> RECORDS FOR THIS TASK

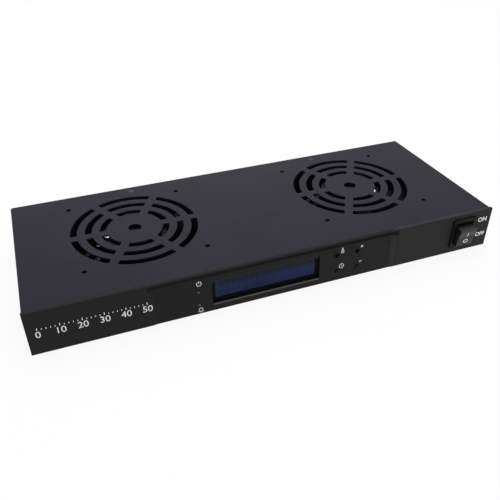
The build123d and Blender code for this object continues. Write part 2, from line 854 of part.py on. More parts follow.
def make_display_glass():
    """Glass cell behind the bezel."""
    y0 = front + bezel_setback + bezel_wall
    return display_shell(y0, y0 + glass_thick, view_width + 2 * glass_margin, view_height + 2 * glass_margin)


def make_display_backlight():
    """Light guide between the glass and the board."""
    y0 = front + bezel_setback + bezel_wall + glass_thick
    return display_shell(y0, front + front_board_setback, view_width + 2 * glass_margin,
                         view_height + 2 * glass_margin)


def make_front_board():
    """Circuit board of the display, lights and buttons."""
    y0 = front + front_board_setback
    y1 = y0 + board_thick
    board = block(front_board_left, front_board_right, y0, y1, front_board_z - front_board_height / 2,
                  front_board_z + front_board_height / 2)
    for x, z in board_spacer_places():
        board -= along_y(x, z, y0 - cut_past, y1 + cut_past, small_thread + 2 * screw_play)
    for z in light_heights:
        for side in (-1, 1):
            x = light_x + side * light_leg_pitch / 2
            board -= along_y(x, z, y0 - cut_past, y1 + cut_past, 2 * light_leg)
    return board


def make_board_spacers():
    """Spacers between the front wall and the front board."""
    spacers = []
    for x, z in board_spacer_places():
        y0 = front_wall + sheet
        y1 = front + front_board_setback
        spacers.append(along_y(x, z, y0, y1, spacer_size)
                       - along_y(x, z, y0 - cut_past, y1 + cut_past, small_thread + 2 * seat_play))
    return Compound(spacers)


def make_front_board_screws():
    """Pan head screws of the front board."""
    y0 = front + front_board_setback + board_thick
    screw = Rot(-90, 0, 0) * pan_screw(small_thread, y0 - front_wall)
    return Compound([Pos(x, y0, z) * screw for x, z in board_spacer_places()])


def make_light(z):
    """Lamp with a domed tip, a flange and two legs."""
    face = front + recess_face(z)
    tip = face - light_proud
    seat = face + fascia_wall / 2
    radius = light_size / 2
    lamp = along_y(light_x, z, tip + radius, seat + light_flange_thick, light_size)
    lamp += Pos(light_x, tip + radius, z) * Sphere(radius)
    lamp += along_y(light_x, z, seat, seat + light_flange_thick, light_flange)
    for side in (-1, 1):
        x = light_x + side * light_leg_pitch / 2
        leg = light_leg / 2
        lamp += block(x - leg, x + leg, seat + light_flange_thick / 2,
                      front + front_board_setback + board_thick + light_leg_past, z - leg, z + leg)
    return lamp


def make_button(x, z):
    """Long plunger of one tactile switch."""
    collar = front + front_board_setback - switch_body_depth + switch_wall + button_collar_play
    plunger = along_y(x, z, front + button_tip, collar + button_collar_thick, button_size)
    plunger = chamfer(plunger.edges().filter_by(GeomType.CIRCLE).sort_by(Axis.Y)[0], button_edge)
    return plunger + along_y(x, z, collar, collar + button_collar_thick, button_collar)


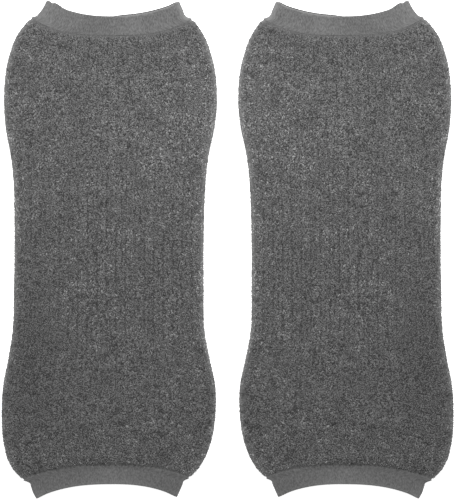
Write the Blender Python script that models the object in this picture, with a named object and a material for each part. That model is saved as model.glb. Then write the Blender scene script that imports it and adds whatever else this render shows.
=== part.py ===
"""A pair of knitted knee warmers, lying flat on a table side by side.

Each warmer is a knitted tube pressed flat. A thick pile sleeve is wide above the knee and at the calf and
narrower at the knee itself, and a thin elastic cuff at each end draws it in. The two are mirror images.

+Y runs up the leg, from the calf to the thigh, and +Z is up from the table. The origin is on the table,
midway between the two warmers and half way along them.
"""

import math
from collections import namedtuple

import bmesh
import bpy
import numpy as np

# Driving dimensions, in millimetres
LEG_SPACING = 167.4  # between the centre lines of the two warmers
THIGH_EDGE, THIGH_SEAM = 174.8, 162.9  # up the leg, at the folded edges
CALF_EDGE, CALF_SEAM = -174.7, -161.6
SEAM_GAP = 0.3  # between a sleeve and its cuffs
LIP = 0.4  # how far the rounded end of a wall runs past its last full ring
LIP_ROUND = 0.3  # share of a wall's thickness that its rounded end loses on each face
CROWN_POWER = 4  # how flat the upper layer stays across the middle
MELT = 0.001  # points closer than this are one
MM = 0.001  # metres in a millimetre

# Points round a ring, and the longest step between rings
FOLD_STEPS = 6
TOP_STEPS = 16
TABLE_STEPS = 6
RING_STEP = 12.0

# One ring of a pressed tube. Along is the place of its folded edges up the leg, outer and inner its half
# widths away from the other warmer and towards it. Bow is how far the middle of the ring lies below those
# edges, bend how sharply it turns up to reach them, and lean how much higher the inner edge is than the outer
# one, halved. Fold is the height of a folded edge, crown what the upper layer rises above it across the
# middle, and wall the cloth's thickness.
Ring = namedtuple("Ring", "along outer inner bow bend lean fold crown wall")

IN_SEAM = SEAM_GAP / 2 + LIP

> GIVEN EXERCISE
Quote the data above verbatim from its first line to the line that includes "return display_shell(y0, y0", with both boundary lines retained.

> FINISHED ANSWER
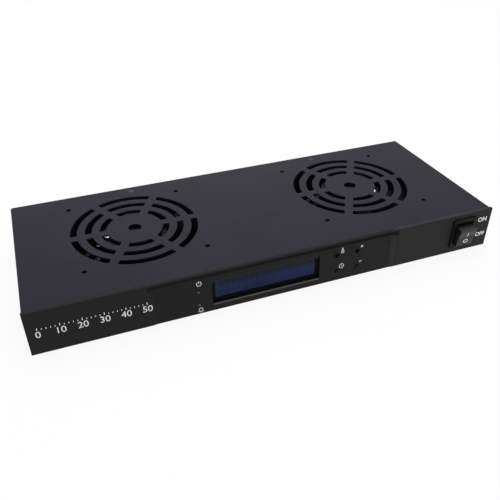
The build123d and Blender code for this object continues. Write part 2, from line 854 of part.py on. More parts follow.
def make_display_glass():
    """Glass cell behind the bezel."""
    y0 = front + bezel_setback + bezel_wall
    return display_shell(y0, y0 + glass_thick, view_width + 2 * glass_margin, view_height + 2 * glass_margin)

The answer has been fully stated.